* [Task objective]:
Repeat everything from the line holding "Write part 3" to the line holding "return share * share * (3 - 2 * share)", inclusive, exactly. Leave out the rest.

* [Supplied material]:
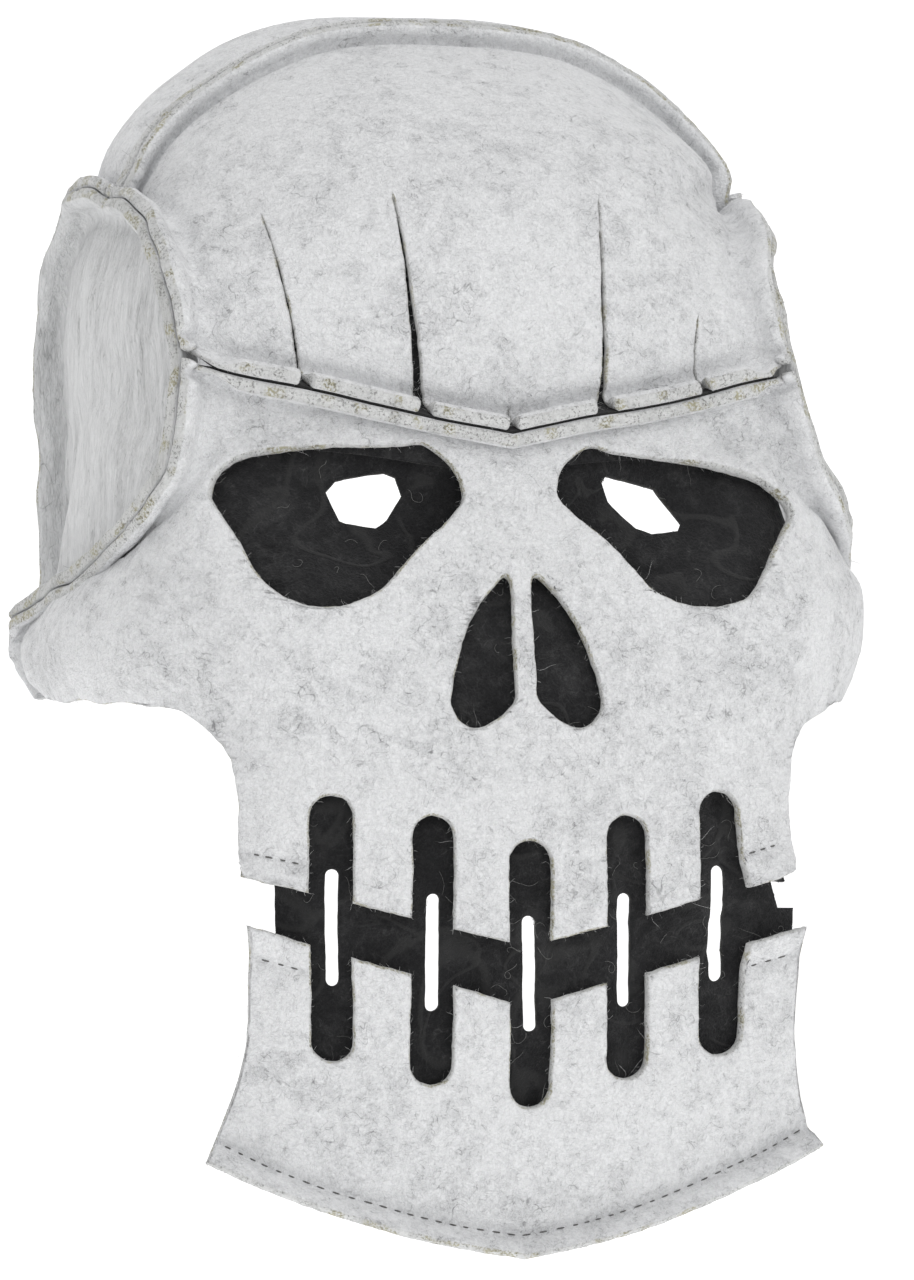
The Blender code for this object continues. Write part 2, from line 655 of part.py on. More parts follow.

--

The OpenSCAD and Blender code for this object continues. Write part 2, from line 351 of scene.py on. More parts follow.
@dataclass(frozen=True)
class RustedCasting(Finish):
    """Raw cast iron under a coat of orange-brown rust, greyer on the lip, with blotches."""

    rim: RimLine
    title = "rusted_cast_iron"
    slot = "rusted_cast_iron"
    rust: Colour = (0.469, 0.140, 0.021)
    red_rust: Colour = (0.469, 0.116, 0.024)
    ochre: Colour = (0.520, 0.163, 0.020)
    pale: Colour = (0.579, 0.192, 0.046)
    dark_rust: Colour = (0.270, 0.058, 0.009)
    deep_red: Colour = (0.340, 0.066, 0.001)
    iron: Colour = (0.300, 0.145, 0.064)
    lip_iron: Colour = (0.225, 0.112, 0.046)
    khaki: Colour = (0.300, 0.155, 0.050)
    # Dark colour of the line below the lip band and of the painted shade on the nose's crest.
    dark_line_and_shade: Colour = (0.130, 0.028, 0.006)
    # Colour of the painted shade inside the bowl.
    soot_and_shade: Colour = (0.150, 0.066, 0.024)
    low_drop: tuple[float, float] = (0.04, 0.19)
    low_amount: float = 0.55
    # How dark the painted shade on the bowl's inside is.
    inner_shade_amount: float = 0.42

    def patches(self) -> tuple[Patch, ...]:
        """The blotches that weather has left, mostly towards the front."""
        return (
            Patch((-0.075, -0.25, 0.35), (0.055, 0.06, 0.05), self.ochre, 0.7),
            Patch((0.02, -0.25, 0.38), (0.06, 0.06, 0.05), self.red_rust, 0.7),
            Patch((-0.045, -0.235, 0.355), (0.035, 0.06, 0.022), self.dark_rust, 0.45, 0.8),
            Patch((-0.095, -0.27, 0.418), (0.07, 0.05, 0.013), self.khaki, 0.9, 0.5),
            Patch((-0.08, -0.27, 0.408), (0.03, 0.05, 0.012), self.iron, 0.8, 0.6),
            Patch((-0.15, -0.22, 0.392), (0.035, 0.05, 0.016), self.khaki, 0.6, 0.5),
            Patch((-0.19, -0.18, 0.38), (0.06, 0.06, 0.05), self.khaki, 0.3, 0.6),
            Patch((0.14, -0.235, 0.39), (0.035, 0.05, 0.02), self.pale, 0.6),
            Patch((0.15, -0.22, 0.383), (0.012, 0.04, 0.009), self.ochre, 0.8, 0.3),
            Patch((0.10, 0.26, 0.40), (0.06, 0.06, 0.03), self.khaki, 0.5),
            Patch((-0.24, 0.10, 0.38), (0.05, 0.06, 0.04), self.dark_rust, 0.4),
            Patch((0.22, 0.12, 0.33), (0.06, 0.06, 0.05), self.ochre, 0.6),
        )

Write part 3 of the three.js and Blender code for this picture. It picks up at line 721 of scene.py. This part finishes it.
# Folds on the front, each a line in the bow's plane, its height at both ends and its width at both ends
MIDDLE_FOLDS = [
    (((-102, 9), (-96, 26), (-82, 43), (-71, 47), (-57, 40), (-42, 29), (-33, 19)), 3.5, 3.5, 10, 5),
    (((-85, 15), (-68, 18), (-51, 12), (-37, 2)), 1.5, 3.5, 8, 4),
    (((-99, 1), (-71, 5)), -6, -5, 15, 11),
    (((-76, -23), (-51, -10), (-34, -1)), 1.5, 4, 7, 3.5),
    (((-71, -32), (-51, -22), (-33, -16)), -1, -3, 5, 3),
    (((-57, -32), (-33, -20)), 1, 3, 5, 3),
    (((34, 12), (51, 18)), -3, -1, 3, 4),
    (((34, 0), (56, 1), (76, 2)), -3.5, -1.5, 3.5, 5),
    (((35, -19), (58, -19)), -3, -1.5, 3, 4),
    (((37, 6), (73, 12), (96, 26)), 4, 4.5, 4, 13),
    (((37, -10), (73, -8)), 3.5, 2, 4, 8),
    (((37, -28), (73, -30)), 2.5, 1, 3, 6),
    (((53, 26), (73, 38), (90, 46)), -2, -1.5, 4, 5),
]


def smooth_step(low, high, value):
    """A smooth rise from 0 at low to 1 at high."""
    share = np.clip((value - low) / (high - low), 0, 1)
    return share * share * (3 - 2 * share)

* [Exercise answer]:
Write part 3 of the three.js and Blender code for this picture. It picks up at line 721 of scene.py. This part finishes it.
# Folds on the front, each a line in the bow's plane, its height at both ends and its width at both ends
MIDDLE_FOLDS = [
    (((-102, 9), (-96, 26), (-82, 43), (-71, 47), (-57, 40), (-42, 29), (-33, 19)), 3.5, 3.5, 10, 5),
    (((-85, 15), (-68, 18), (-51, 12), (-37, 2)), 1.5, 3.5, 8, 4),
    (((-99, 1), (-71, 5)), -6, -5, 15, 11),
    (((-76, -23), (-51, -10), (-34, -1)), 1.5, 4, 7, 3.5),
    (((-71, -32), (-51, -22), (-33, -16)), -1, -3, 5, 3),
    (((-57, -32), (-33, -20)), 1, 3, 5, 3),
    (((34, 12), (51, 18)), -3, -1, 3, 4),
    (((34, 0), (56, 1), (76, 2)), -3.5, -1.5, 3.5, 5),
    (((35, -19), (58, -19)), -3, -1.5, 3, 4),
    (((37, 6), (73, 12), (96, 26)), 4, 4.5, 4, 13),
    (((37, -10), (73, -8)), 3.5, 2, 4, 8),
    (((37, -28), (73, -30)), 2.5, 1, 3, 6),
    (((53, 26), (73, 38), (90, 46)), -2, -1.5, 4, 5),
]


def smooth_step(low, high, value):
    """A smooth rise from 0 at low to 1 at high."""
    share = np.clip((value - low) / (high - low), 0, 1)
    return share * share * (3 - 2 * share)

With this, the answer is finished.